[PROBLEM TO SOLVE]
Work out how many lines of the listing hold "scene", then state only that count.

[DATA PROVIDED]

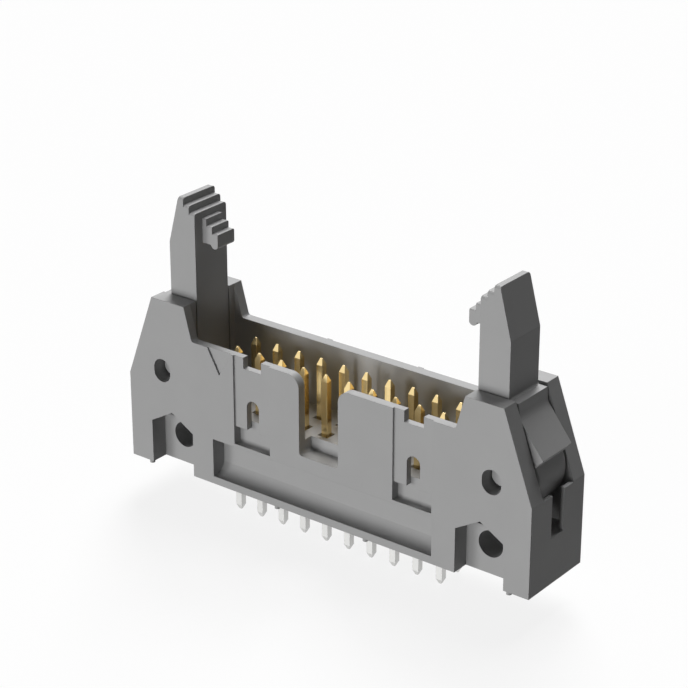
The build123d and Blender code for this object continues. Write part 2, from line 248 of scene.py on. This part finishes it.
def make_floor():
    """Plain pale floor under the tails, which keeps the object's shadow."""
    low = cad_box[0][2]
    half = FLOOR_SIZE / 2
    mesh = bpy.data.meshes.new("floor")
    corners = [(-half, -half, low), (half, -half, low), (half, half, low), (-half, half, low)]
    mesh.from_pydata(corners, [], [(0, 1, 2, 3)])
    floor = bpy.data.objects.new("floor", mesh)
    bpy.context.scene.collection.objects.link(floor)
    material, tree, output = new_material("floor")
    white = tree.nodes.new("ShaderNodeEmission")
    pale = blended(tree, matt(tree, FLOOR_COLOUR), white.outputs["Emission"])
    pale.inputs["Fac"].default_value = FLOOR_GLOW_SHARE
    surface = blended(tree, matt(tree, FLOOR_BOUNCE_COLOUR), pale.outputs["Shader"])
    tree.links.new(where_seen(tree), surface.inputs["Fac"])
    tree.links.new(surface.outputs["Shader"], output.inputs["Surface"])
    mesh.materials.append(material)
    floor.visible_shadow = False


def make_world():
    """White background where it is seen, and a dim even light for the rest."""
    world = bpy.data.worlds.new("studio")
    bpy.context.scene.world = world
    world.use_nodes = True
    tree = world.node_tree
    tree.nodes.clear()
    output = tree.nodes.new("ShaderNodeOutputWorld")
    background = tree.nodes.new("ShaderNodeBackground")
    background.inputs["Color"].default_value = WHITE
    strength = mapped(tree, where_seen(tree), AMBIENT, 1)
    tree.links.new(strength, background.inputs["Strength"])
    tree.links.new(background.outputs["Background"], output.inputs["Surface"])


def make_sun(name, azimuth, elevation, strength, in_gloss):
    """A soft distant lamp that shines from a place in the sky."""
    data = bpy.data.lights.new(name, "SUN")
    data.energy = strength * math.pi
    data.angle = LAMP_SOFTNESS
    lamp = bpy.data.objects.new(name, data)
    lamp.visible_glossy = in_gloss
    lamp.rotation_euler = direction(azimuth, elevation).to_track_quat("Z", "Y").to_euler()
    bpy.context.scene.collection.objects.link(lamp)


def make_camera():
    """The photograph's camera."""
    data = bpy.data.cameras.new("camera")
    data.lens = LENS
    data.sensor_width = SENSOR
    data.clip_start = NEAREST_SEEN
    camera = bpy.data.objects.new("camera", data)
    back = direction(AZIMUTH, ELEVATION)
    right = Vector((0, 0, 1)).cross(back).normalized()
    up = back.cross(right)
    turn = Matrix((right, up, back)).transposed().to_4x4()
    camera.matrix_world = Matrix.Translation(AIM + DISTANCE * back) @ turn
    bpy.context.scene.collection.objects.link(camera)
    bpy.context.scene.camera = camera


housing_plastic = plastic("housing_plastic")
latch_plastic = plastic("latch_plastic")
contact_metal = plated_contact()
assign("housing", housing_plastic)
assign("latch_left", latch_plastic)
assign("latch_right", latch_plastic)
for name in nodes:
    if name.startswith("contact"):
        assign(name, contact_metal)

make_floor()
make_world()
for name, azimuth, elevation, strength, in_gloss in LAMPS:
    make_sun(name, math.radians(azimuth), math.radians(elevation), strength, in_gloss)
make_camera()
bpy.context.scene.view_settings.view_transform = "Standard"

[SOLUTION TO THIS TASK]
7